On the flip side, T-Daddy and I desperately want our friends to be more involved in the parenting side of our life. It’s extremely difficult to keep the two separate and our friends without kids sometimes don’t get it. Sure, partying and all that is great, but for us, so is trips to the park and watching our kids react to the world around them. And we want our kids to be friends with our friends’ kids. That can’t happen if we never hang out with them with the kids. Also, we want to have someone that can take the kids off our hands to allow us a date night. In one phone call, we were being offered all of that – “come hang out with me and my daughter and then leave your children so you can have a date night.”

So we came up with a list of important things, we thought she should know: TD1 doesn’t like fish, but TD2 loves bread; our discipline routine, bedtime routines, etc. And then we told the girls. Big mistake. TD1 asked me about the sleepover every day. Then she told every one about the sleepover, including her teachers.

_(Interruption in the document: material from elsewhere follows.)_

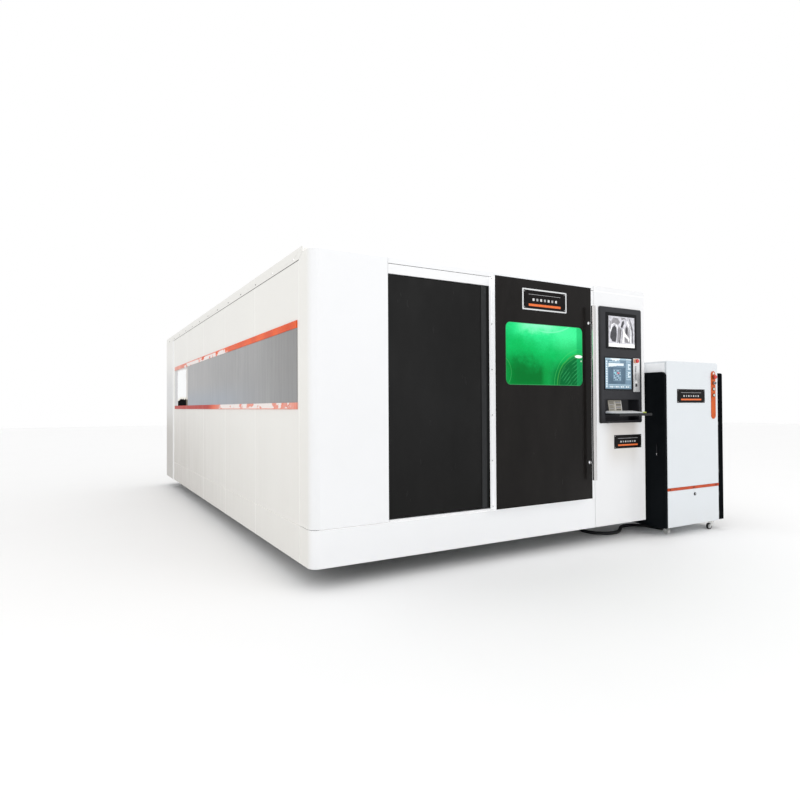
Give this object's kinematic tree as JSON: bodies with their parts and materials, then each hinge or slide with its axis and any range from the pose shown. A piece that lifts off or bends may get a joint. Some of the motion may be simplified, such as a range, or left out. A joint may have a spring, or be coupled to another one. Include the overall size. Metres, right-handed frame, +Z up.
{
  "type": "enclosed fiber laser cutting machine",
  "caption": "Enclosed flatbed laser cutting machine with a sliding front door, side window band, built-in control console and a separate wheeled laser cabinet joined by a floor conduit.",
  "frame": {"origin": "middle of the whole footprint, enclosure and cabinet together, on the floor under the levelling feet", "axes": "+X to the machine's right as seen from the front, +Y from the front doors towards the rear, +Z up"},
  "size_m": [4.628, 7.138, 2.5],
  "materials": {
    "white_paint": "satin powder coat",
    "orange_paint": "gloss",
    "black_paint": "gloss",
    "dark_paint": "satin",
    "frame_paint": "satin",
    "bed_paint": "satin",
    "brushed_grey": "brushed",
    "bright_steel": "satin",
    "zinc": "bright",
    "slat_steel": "mill, used",
    "plain_aluminium": "satin",
    "safety_glass": "gloss",
    "dark_plastic": "satin",
    "light_plastic": "gloss",
    "red_plastic": "gloss",
    "lens_plastic": "gloss",
    "hose_plastic": "ribbed",
    "wheel_rubber": "matt"
  },
  "bodies": {
    "enclosure": {"bed_frame": "bed_paint", "levelling_feet": "zinc", "wall_frame": "frame_paint", "front_corner_panel": "white_paint", "skirt_panels": "white_paint", "door_surround": "white_paint", "console_panel": "white_paint", "left_panels": "white_paint", "rear_corner_panel": "white_paint", "right_panels": "white_paint", "rear_panels": "white_paint", "roof_fascia": "white_paint", "roof_panels": "white_paint", "band_strips": "orange_paint", "band_panels": "brushed_grey", "panel_screws": "zinc", "console_bezel": "dark_paint", "monitor": "dark_plastic", "touch_panel": "dark_plastic", "button_strip": "plain_aluminium", "console_plate": "plain_aluminium", "slat_table": "slat_steel", "guide_rails": "bright_steel", "cabinet_body": "white_paint", "cabinet_stripe": "orange_paint", "cabinet_left_cover": "dark_paint", "cabinet_right_cover": "dark_paint", "laser_source": "frame_paint", "castor_brackets": "zinc", "cable_glands": "dark_plastic", "floor_conduit": "hose_plastic"},
    "sliding_door": {"door_frame": "white_paint", "door_front_panel": "black_paint", "door_window": "safety_glass", "door_plate": "plain_aluminium", "door_screws": "zinc", "door_handle": "bright_steel", "door_hangers": "zinc"},
    "leaf": {"inner_leaf": "black_paint"},
    "tray": {"keyboard_tray": "bright_steel", "keyboard": "light_plastic"},
    "console_stop": {"console_estop": "red_plastic"},
    "cabinet_door": {"cabinet_front_door": "white_paint", "control_strip": "orange_paint", "cabinet_plate": "plain_aluminium"},
    "lower_door": {"cabinet_lower_door": "white_paint"},
    "cabinet_stop": {"cabinet_estop": "red_plastic"},
    "selector": {"key_switch": "bright_steel"},
    "start": {"start_button": "lens_plastic"},
    "stop": {"stop_button": "lens_plastic"},
    "gantry": {"gantry_beam": "plain_aluminium", "gantry_motors": "dark_paint"},
    "cross_carriage": {"carriage": "plain_aluminium"},
    "head": {"cutting_head": "plain_aluminium"},
    "left_fork": {"front_left_fork": "zinc"},
    "right_fork": {"front_right_fork": "zinc"},
    "left_wheel": {"front_left_wheel": "wheel_rubber"},
    "right_wheel": {"front_right_wheel": "wheel_rubber"},
    "back_left_wheel": {"rear_left_wheel": "wheel_rubber"},
    "back_right_wheel": {"rear_right_wheel": "wheel_rubber"}
  },
  "joints": [
    {"name": "door_slide", "type": "slide", "parent": "enclosure", "child": "sliding_door", "axis": [1, 0, 0], "range_m": [-0.96, 0]},
    {"name": "leaf_slide", "type": "slide", "parent": "enclosure", "child": "leaf", "axis": [1, 0, 0], "range_m": [0, 1.08]},
    {"name": "tray_slide", "type": "slide", "parent": "enclosure", "child": "tray", "axis": [0, -1, 0], "range_m": [-0.15, 0.1]},
    {"name": "console_stop_press", "type": "slide", "parent": "enclosure", "child": "console_stop", "axis": [0, 1, 0], "range_m": [0, 0.0055], "stiffness_N_per_m": 900, "springref_m": -0.002},
    {"name": "cabinet_door_hinge", "type": "hinge", "parent": "enclosure", "child": "cabinet_door", "pos_m": [2.206, -3.525, 1.12], "axis": [0, 0, 1], "range_deg": [0, 110]},
    {"name": "lower_door_hinge", "type": "hinge", "parent": "enclosure", "child": "lower_door", "pos_m": [2.206, -3.525, 0.275], "axis": [0, 0, 1], "range_deg": [0, 110]},
    {"name": "cabinet_stop_press", "type": "slide", "parent": "cabinet_door", "child": "cabinet_stop", "axis": [0, 1, 0], "range_m": [0, 0.0055], "stiffness_N_per_m": 900, "springref_m": -0.002},
    {"name": "selector_turn", "type": "hinge", "parent": "cabinet_door", "child": "selector", "pos_m": [2.1145, -3.547, 1.545], "axis": [0, 1, 0], "range_deg": [0, 90]},
    {"name": "start_press", "type": "slide", "parent": "cabinet_door", "child": "start", "axis": [0, 1, 0], "range_m": [0, 0.003], "stiffness_N_per_m": 700, "springref_m": -0.002},
    {"name": "stop_press", "type": "slide", "parent": "cabinet_door", "child": "stop", "axis": [0, 1, 0], "range_m": [0, 0.003], "stiffness_N_per_m": 700, "springref_m": -0.002},
    {"name": "gantry_travel", "type": "slide", "parent": "enclosure", "child": "gantry", "axis": [0, 1, 0], "range_m": [-0.3, 4.9]},
    {"name": "cross_travel", "type": "slide", "parent": "gantry", "child": "cross_carriage", "axis": [1, 0, 0], "range_m": [-0.85, 0.85]},
    {"name": "head_travel", "type": "slide", "parent": "cross_carriage", "child": "head", "axis": [0, 0, 1], "range_m": [-0.08, 0.1]},
    {"name": "left_swivel", "type": "hinge", "parent": "enclosure", "child": "left_fork", "pos_m": [1.504, -3.443, 0.088], "axis": [0, 0, 1], "continuous": true},
    {"name": "right_swivel", "type": "hinge", "parent": "enclosure", "child": "right_fork", "pos_m": [2.151, -3.477, 0.088], "axis": [0, 0, 1], "continuous": true},
    {"name": "left_wheel_spin", "type": "hinge", "parent": "left_fork", "child": "left_wheel", "pos_m": [1.504, -3.403, 0.033], "axis": [1, 0, 0], "continuous": true},
    {"name": "right_wheel_spin", "type": "hinge", "parent": "right_fork", "child": "right_wheel", "pos_m": [2.11139, -3.47143, 0.033], "axis": [0.1392, 0.9903, 0], "continuous": true},
    {"name": "back_left_wheel_spin", "type": "hinge", "parent": "enclosure", "child": "back_left_wheel", "pos_m": [1.436, -2.711, 0.033], "axis": [1, 0, 0], "continuous": true},
    {"name": "back_right_wheel_spin", "type": "hinge", "parent": "enclosure", "child": "back_right_wheel", "pos_m": [2.118, -2.711, 0.033], "axis": [1, 0, 0], "continuous": true}
  ]
}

Finally, Sleepover Day had arrived. The TDs were excited. I was nervous. I didn’t want to drop off and run, but I didn’t want to linger too long. They were excited now, but would they freak out the minute the door closed behind us? I thought I was ready, but was I really? What if Tiana’s mom quickly realized that she didn’t want to keep the girls. This was turning out to be a high-pressure situation and a reminder that my girls are growing up faster than I’m ready for.

We arrived and the girls instantly started playing together. We hung around for a while before leaving to enjoy our gifted date night. The girls barely batted an eye when we left. T-Daddy and I received snaps (direct picture and video messages sent through Snapchat) throughout the night and the next morning, which I really appreciated because I like photo and video evidence of the TDs experiencing life and new experiences. When we picked them up, TD1 and Tiana were already planning a Part Two of the sleepover. We promised she could sleepover at our house next, and the whole car ride home, TD1 was planning her sleepover with “The Tianas.” (We know two girls the same age with the same name and the TDs are crazy about both of them.)

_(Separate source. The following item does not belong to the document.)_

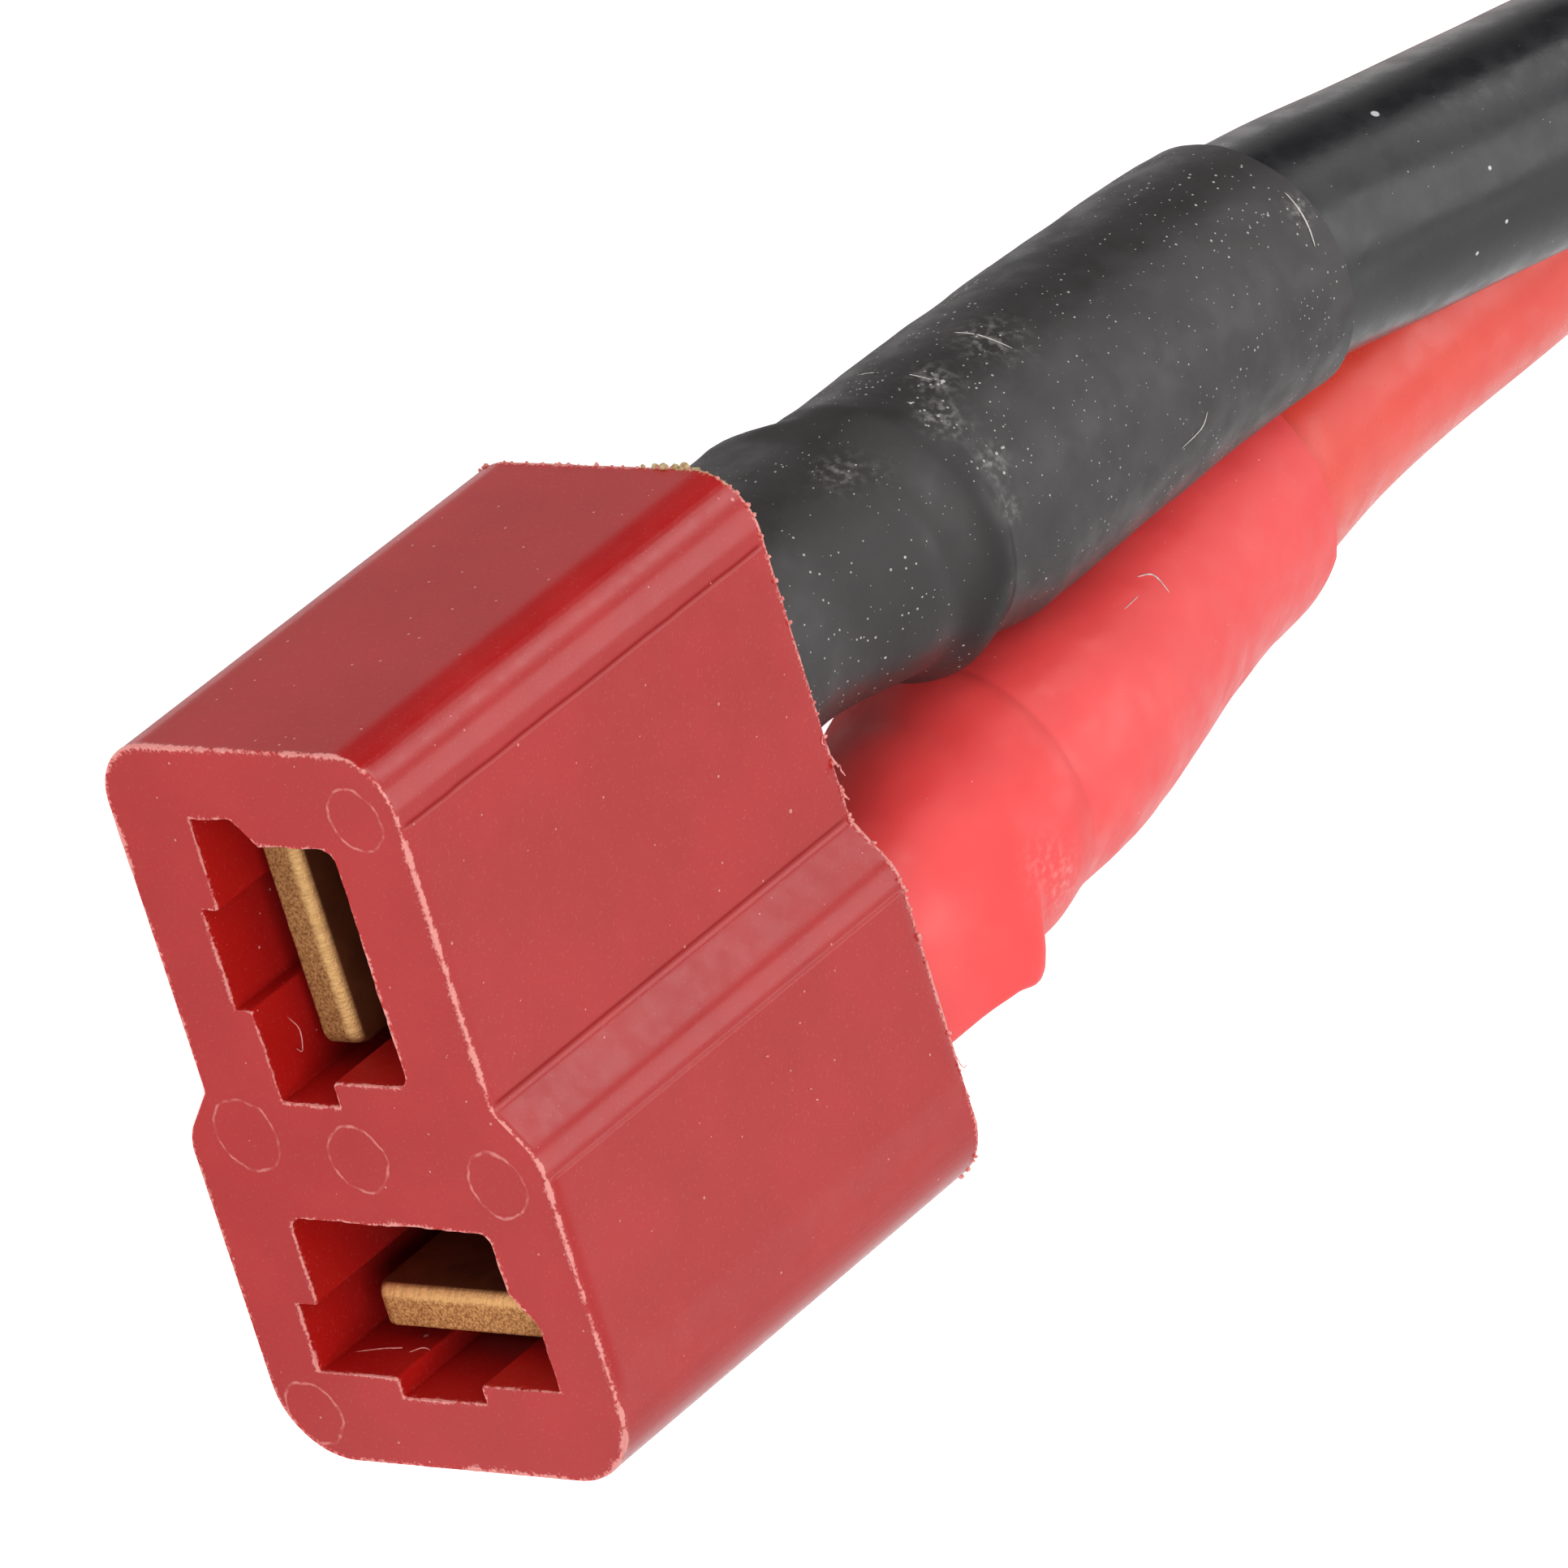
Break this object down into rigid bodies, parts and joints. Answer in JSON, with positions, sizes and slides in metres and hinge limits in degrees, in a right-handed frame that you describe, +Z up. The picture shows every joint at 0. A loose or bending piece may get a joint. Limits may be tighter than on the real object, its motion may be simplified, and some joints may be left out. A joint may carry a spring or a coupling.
{
  "type": "power connector socket",
  "caption": "Socket half of a small flat-contact battery power connector, with stepped pockets set at right angles, sprung contact bars and sleeved free leads.",
  "frame": {"origin": "centre of the lowest plane of the housing and sleeves, which the housing's lower broad side lies on", "axes": "+X from the negative to the positive pole along the face, +Y back along the sleeves and leads, +Z up through the broad sides; the mating face looks along -Y"},
  "size_m": [0.0244, 0.1256, 0.0109],
  "materials": {
    "housing_nylon": "moulded, slightly satin, with pale flash at the edges",
    "contact_brass": "plated, dull, sheared edges",
    "spring_steel": "satin",
    "tinned_copper": "tinned strands",
    "solder": "smooth, bright grey",
    "black_sleeving": "matte, dusty",
    "red_sleeving": "satin",
    "black_silicone": "semi-gloss",
    "red_silicone": "semi-gloss"
  },
  "bodies": {
    "socket": {"housing": "housing_nylon", "negative_sleeve": "black_sleeving", "positive_sleeve": "red_sleeving", "negative_lead": "black_silicone", "positive_lead": "red_silicone", "negative_tinned_end": "tinned_copper", "positive_tinned_end": "tinned_copper", "negative_contact_spring": "spring_steel", "positive_contact_spring": "spring_steel"},
    "negative_contact": {"negative_contact": "contact_brass", "negative_conductor": "tinned_copper", "negative_solder": "solder"},
    "positive_contact": {"positive_contact": "contact_brass", "positive_conductor": "tinned_copper", "positive_solder": "solder"}
  },
  "joints": [
    {"name": "negative_contact_rock", "type": "hinge", "parent": "socket", "child": "negative_contact", "pos_m": [-0.00329, -0.00465, 0.00365], "axis": [1, 0, 0], "range_deg": [0, 2], "stiffness_Nm_per_rad": 0.6, "deforming": ["negative_contact_spring"]},
    {"name": "positive_contact_rock", "type": "hinge", "parent": "socket", "child": "positive_contact", "pos_m": [0.00513, -0.00465, 0.00485], "axis": [0, 0, 1], "range_deg": [0, 2], "stiffness_Nm_per_rad": 0.6, "deforming": ["positive_contact_spring"]}
  ]
}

And just like that, the girls had not only survived, but thoroughly enjoyed, their first sleepover. T-Daddy and I did too. Then, we made good on our promise and hosted a sleepover at our place. And now, “sleepover” is some new buzzword.

Thanks Tiana’s mom! I think you started something.

*Since I went with a Disney princess in “TD1 and the Super Straight Hair,” I decided to stick with tradition and go with another beloved Disney princess.